***** DATASET EXTRACT

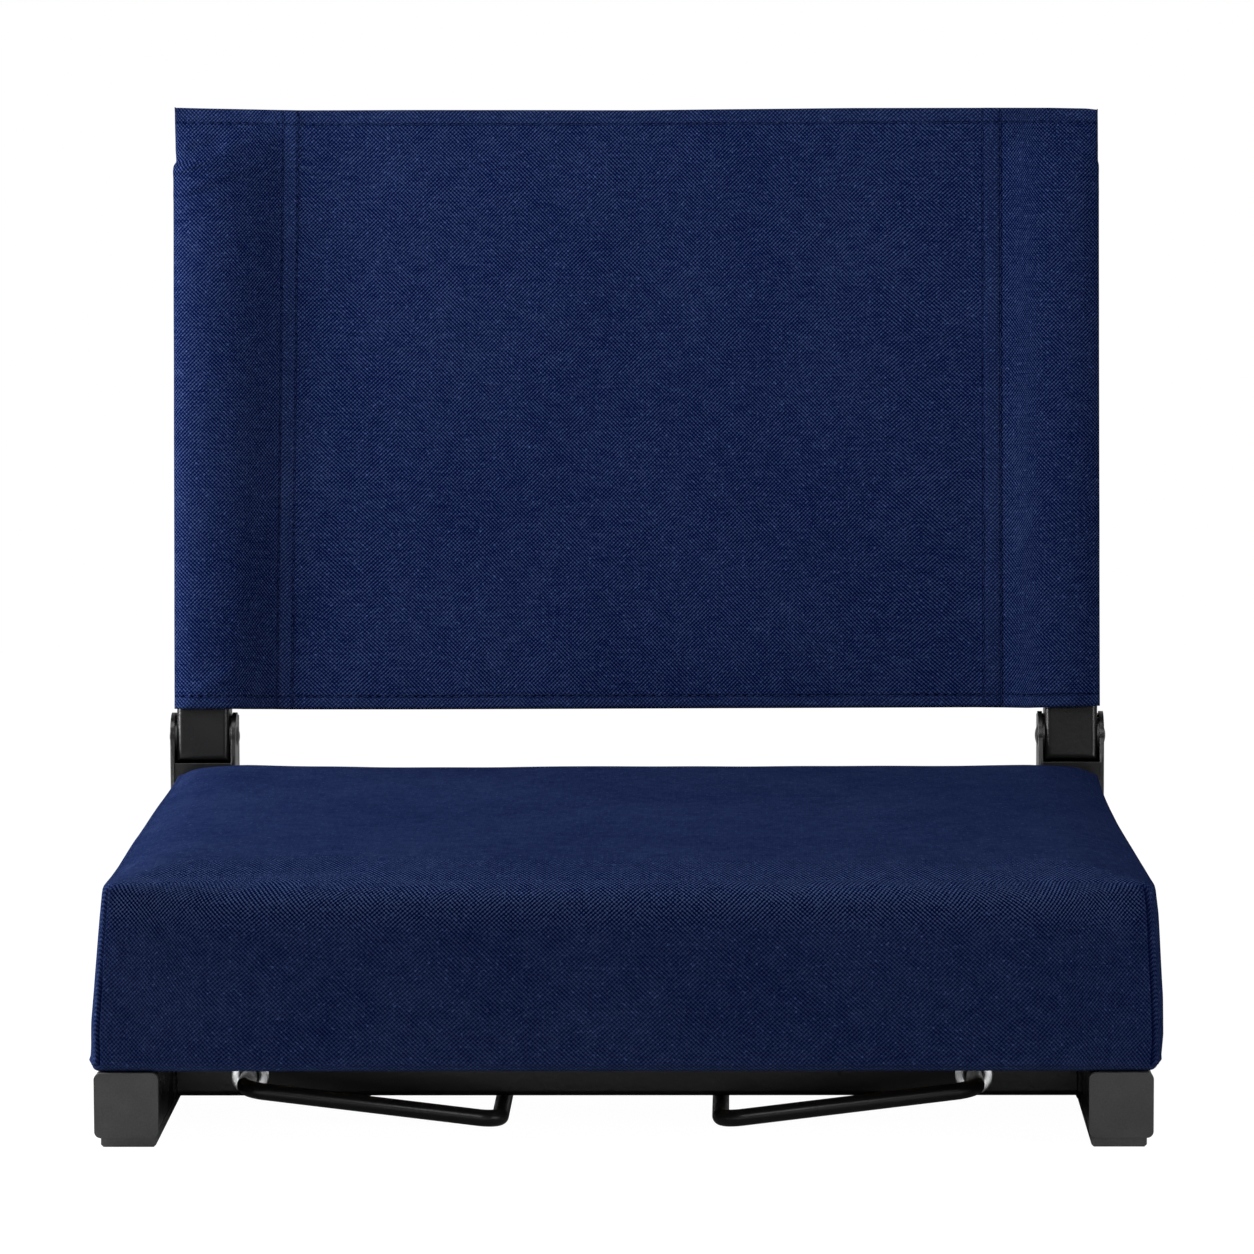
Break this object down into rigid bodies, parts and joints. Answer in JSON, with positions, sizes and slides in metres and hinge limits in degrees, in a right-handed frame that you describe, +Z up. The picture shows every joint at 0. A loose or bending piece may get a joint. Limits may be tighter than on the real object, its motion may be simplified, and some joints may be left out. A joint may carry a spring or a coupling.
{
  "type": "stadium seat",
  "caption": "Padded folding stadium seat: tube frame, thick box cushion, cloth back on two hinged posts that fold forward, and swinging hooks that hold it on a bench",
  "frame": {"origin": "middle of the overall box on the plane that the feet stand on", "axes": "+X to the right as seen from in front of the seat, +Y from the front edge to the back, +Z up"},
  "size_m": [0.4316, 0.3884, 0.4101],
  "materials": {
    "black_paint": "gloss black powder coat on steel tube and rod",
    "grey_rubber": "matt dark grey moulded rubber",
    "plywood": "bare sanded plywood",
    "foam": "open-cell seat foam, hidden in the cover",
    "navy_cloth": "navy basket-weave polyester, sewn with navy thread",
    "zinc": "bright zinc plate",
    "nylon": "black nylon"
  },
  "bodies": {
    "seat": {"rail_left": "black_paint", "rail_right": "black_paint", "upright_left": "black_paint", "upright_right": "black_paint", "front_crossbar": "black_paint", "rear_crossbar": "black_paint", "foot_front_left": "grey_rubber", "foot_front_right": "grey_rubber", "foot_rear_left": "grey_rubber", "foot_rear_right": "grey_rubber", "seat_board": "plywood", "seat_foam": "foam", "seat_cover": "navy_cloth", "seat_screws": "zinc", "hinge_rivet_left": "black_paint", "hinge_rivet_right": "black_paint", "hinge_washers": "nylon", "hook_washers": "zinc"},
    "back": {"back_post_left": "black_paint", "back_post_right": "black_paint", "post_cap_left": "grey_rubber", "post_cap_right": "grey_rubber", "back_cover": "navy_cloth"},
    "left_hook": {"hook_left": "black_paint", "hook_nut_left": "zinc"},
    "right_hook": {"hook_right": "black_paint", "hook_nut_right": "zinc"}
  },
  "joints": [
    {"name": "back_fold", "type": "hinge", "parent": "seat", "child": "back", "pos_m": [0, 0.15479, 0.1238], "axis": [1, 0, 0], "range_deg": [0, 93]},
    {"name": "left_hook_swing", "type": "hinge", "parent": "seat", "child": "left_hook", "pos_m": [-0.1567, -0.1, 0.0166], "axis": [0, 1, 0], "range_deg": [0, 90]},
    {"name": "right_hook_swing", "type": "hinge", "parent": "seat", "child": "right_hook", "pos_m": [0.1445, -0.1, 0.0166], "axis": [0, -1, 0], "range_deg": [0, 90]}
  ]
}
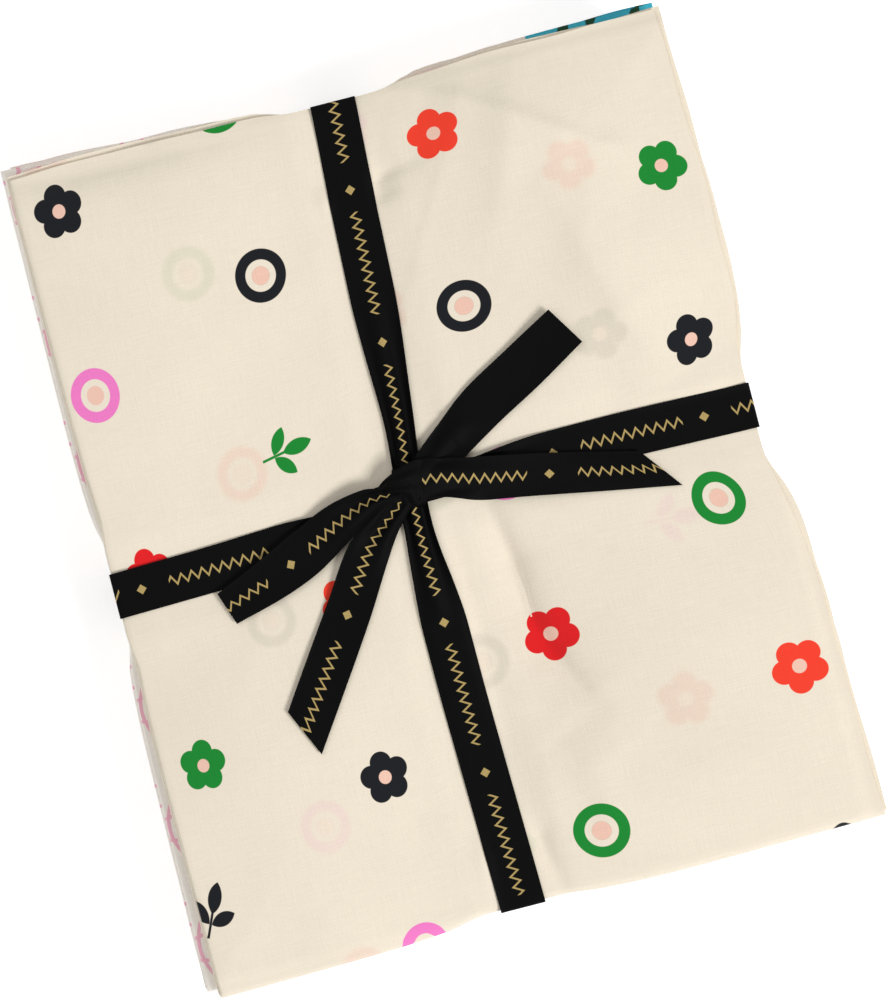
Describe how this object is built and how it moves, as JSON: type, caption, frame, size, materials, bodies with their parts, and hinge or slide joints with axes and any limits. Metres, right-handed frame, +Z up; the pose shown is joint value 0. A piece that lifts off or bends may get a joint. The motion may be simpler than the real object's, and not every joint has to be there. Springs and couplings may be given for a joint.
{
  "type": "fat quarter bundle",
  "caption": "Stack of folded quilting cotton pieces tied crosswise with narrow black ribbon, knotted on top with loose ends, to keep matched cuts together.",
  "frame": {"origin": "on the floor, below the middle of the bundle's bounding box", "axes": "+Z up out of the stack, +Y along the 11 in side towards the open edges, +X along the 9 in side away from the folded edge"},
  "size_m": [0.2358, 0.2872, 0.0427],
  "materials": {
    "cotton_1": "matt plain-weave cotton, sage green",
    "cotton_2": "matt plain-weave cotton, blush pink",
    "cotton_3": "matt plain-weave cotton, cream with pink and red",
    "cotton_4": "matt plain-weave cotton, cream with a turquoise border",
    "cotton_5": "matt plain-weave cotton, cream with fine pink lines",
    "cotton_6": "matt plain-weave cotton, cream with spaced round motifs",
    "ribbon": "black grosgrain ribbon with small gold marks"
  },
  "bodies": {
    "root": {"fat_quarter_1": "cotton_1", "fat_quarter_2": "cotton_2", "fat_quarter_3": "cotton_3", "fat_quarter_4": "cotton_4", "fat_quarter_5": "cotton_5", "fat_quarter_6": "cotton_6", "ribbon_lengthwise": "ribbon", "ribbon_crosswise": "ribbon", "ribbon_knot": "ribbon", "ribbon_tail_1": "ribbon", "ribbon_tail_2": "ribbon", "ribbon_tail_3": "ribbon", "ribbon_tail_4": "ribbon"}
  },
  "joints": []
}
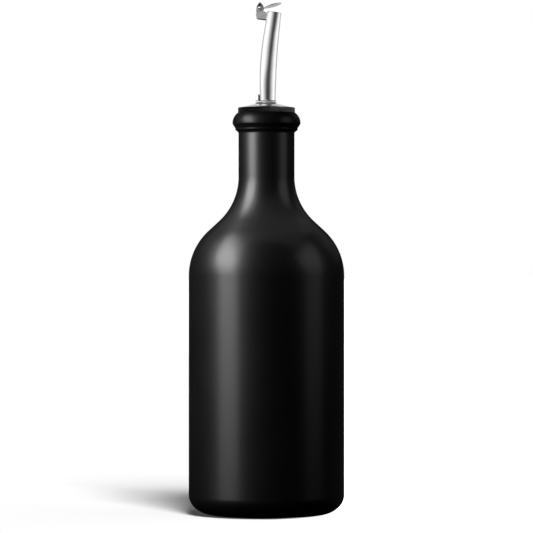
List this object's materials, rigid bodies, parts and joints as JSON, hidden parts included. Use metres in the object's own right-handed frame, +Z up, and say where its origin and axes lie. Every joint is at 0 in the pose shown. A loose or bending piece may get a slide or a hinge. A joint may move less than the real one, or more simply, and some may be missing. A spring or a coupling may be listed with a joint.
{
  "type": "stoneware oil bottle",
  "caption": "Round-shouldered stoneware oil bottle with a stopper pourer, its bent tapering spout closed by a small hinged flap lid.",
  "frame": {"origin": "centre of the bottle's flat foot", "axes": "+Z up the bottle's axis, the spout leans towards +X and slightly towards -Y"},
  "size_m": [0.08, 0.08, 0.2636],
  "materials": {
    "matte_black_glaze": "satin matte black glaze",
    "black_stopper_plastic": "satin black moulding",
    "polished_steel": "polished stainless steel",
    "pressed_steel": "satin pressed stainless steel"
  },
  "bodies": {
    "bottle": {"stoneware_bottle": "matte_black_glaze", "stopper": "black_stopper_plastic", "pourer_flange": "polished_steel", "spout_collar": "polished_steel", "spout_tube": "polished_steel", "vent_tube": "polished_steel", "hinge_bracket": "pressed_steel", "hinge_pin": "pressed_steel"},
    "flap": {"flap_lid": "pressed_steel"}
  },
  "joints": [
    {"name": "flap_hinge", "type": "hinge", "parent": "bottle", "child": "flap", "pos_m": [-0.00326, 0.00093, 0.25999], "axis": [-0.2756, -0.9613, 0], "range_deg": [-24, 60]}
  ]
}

**********

■ **WHAT THIS TASK INVOLVES**
Copy down the material exactly as written.

■ **SOLUTION BELOW**
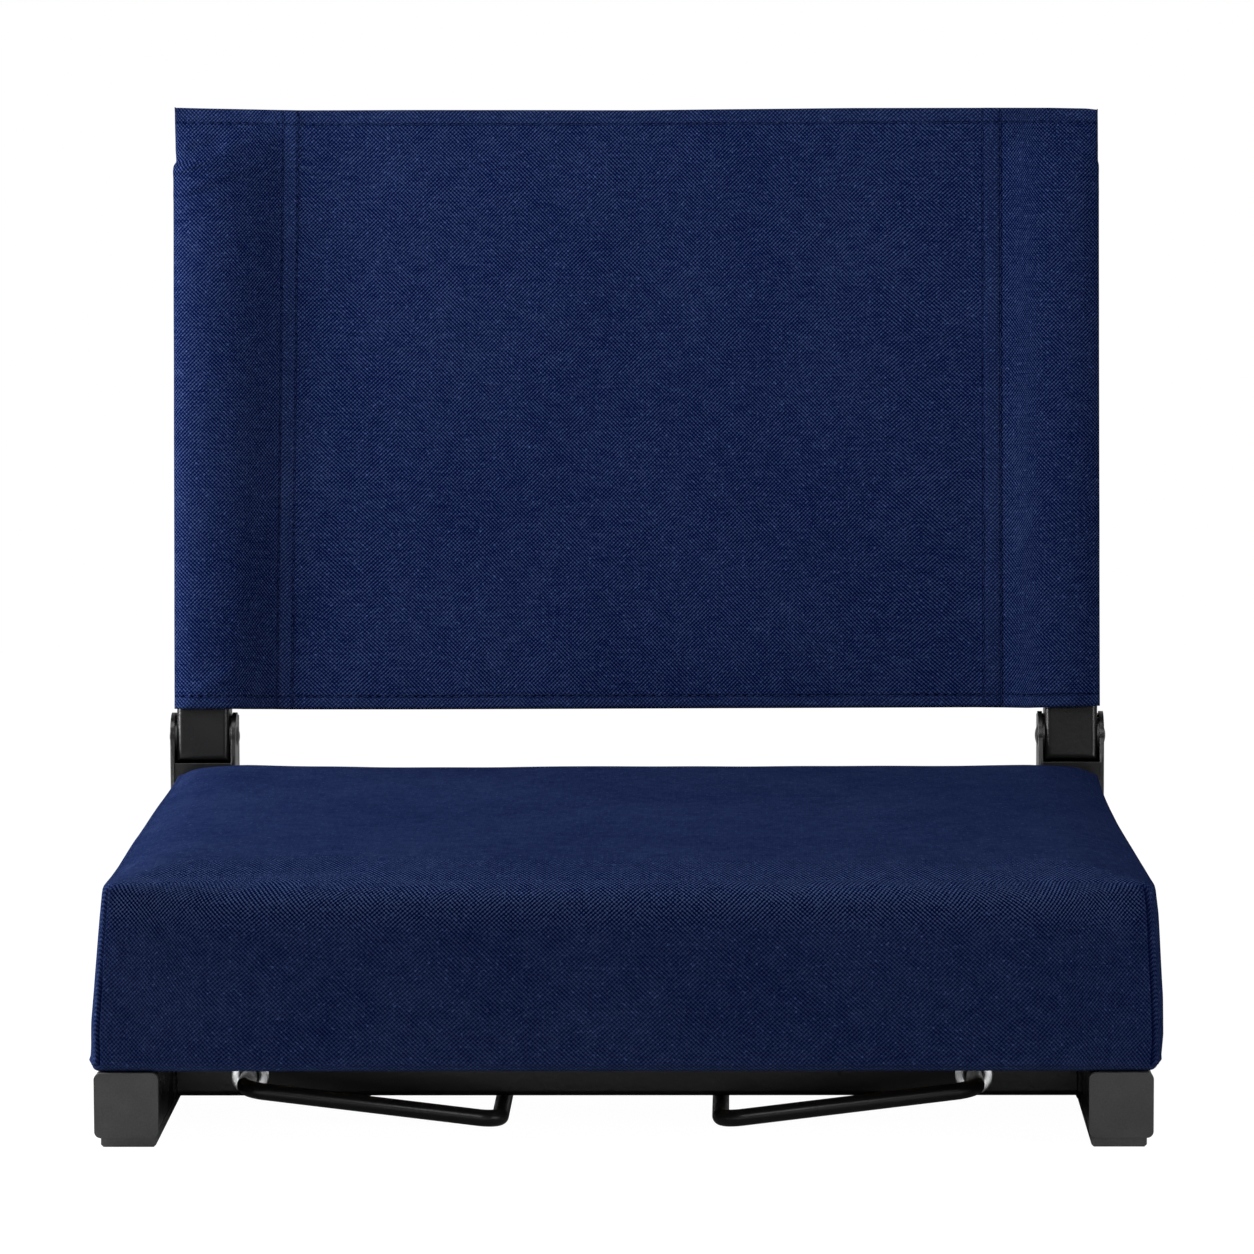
Break this object down into rigid bodies, parts and joints. Answer in JSON, with positions, sizes and slides in metres and hinge limits in degrees, in a right-handed frame that you describe, +Z up. The picture shows every joint at 0. A loose or bending piece may get a joint. Limits may be tighter than on the real object, its motion may be simplified, and some joints may be left out. A joint may carry a spring or a coupling.
{
  "type": "stadium seat",
  "caption": "Padded folding stadium seat: tube frame, thick box cushion, cloth back on two hinged posts that fold forward, and swinging hooks that hold it on a bench",
  "frame": {"origin": "middle of the overall box on the plane that the feet stand on", "axes": "+X to the right as seen from in front of the seat, +Y from the front edge to the back, +Z up"},
  "size_m": [0.4316, 0.3884, 0.4101],
  "materials": {
    "black_paint": "gloss black powder coat on steel tube and rod",
    "grey_rubber": "matt dark grey moulded rubber",
    "plywood": "bare sanded plywood",
    "foam": "open-cell seat foam, hidden in the cover",
    "navy_cloth": "navy basket-weave polyester, sewn with navy thread",
    "zinc": "bright zinc plate",
    "nylon": "black nylon"
  },
  "bodies": {
    "seat": {"rail_left": "black_paint", "rail_right": "black_paint", "upright_left": "black_paint", "upright_right": "black_paint", "front_crossbar": "black_paint", "rear_crossbar": "black_paint", "foot_front_left": "grey_rubber", "foot_front_right": "grey_rubber", "foot_rear_left": "grey_rubber", "foot_rear_right": "grey_rubber", "seat_board": "plywood", "seat_foam": "foam", "seat_cover": "navy_cloth", "seat_screws": "zinc", "hinge_rivet_left": "black_paint", "hinge_rivet_right": "black_paint", "hinge_washers": "nylon", "hook_washers": "zinc"},
    "back": {"back_post_left": "black_paint", "back_post_right": "black_paint", "post_cap_left": "grey_rubber", "post_cap_right": "grey_rubber", "back_cover": "navy_cloth"},
    "left_hook": {"hook_left": "black_paint", "hook_nut_left": "zinc"},
    "right_hook": {"hook_right": "black_paint", "hook_nut_right": "zinc"}
  },
  "joints": [
    {"name": "back_fold", "type": "hinge", "parent": "seat", "child": "back", "pos_m": [0, 0.15479, 0.1238], "axis": [1, 0, 0], "range_deg": [0, 93]},
    {"name": "left_hook_swing", "type": "hinge", "parent": "seat", "child": "left_hook", "pos_m": [-0.1567, -0.1, 0.0166], "axis": [0, 1, 0], "range_deg": [0, 90]},
    {"name": "right_hook_swing", "type": "hinge", "parent": "seat", "child": "right_hook", "pos_m": [0.1445, -0.1, 0.0166], "axis": [0, -1, 0], "range_deg": [0, 90]}
  ]
}
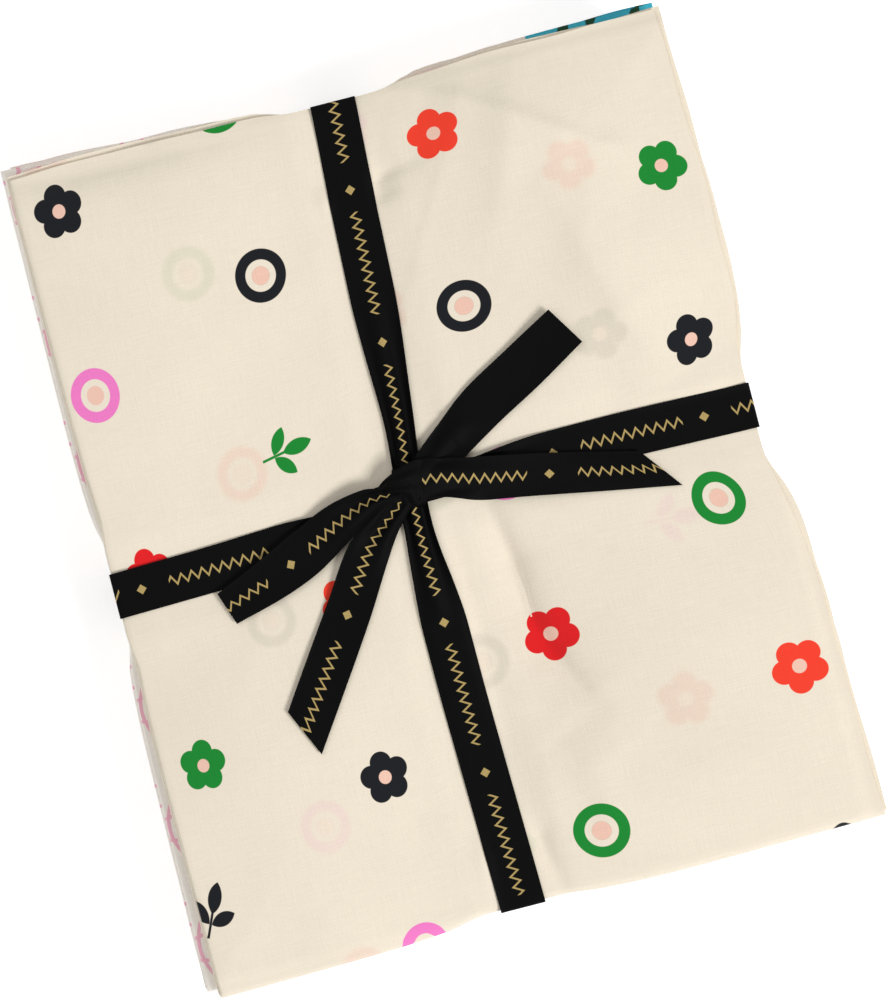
Describe how this object is built and how it moves, as JSON: type, caption, frame, size, materials, bodies with their parts, and hinge or slide joints with axes and any limits. Metres, right-handed frame, +Z up; the pose shown is joint value 0. A piece that lifts off or bends may get a joint. The motion may be simpler than the real object's, and not every joint has to be there. Springs and couplings may be given for a joint.
{
  "type": "fat quarter bundle",
  "caption": "Stack of folded quilting cotton pieces tied crosswise with narrow black ribbon, knotted on top with loose ends, to keep matched cuts together.",
  "frame": {"origin": "on the floor, below the middle of the bundle's bounding box", "axes": "+Z up out of the stack, +Y along the 11 in side towards the open edges, +X along the 9 in side away from the folded edge"},
  "size_m": [0.2358, 0.2872, 0.0427],
  "materials": {
    "cotton_1": "matt plain-weave cotton, sage green",
    "cotton_2": "matt plain-weave cotton, blush pink",
    "cotton_3": "matt plain-weave cotton, cream with pink and red",
    "cotton_4": "matt plain-weave cotton, cream with a turquoise border",
    "cotton_5": "matt plain-weave cotton, cream with fine pink lines",
    "cotton_6": "matt plain-weave cotton, cream with spaced round motifs",
    "ribbon": "black grosgrain ribbon with small gold marks"
  },
  "bodies": {
    "root": {"fat_quarter_1": "cotton_1", "fat_quarter_2": "cotton_2", "fat_quarter_3": "cotton_3", "fat_quarter_4": "cotton_4", "fat_quarter_5": "cotton_5", "fat_quarter_6": "cotton_6", "ribbon_lengthwise": "ribbon", "ribbon_crosswise": "ribbon", "ribbon_knot": "ribbon", "ribbon_tail_1": "ribbon", "ribbon_tail_2": "ribbon", "ribbon_tail_3": "ribbon", "ribbon_tail_4": "ribbon"}
  },
  "joints": []
}
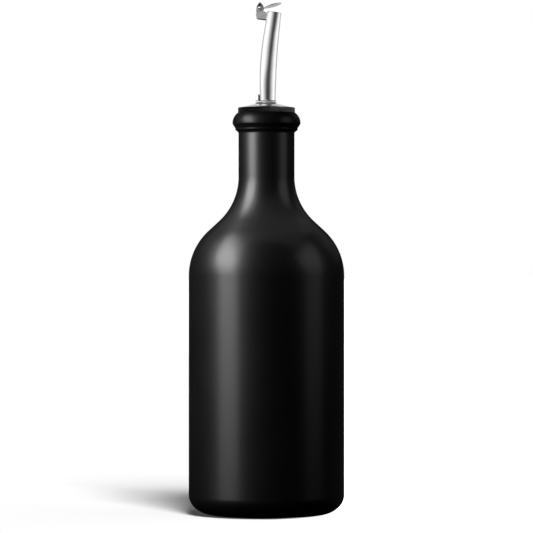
List this object's materials, rigid bodies, parts and joints as JSON, hidden parts included. Use metres in the object's own right-handed frame, +Z up, and say where its origin and axes lie. Every joint is at 0 in the pose shown. A loose or bending piece may get a slide or a hinge. A joint may move less than the real one, or more simply, and some may be missing. A spring or a coupling may be listed with a joint.
{
  "type": "stoneware oil bottle",
  "caption": "Round-shouldered stoneware oil bottle with a stopper pourer, its bent tapering spout closed by a small hinged flap lid.",
  "frame": {"origin": "centre of the bottle's flat foot", "axes": "+Z up the bottle's axis, the spout leans towards +X and slightly towards -Y"},
  "size_m": [0.08, 0.08, 0.2636],
  "materials": {
    "matte_black_glaze": "satin matte black glaze",
    "black_stopper_plastic": "satin black moulding",
    "polished_steel": "polished stainless steel",
    "pressed_steel": "satin pressed stainless steel"
  },
  "bodies": {
    "bottle": {"stoneware_bottle": "matte_black_glaze", "stopper": "black_stopper_plastic", "pourer_flange": "polished_steel", "spout_collar": "polished_steel", "spout_tube": "polished_steel", "vent_tube": "polished_steel", "hinge_bracket": "pressed_steel", "hinge_pin": "pressed_steel"},
    "flap": {"flap_lid": "pressed_steel"}
  },
  "joints": [
    {"name": "flap_hinge", "type": "hinge", "parent": "bottle", "child": "flap", "pos_m": [-0.00326, 0.00093, 0.25999], "axis": [-0.2756, -0.9613, 0], "range_deg": [-24, 60]}
  ]
}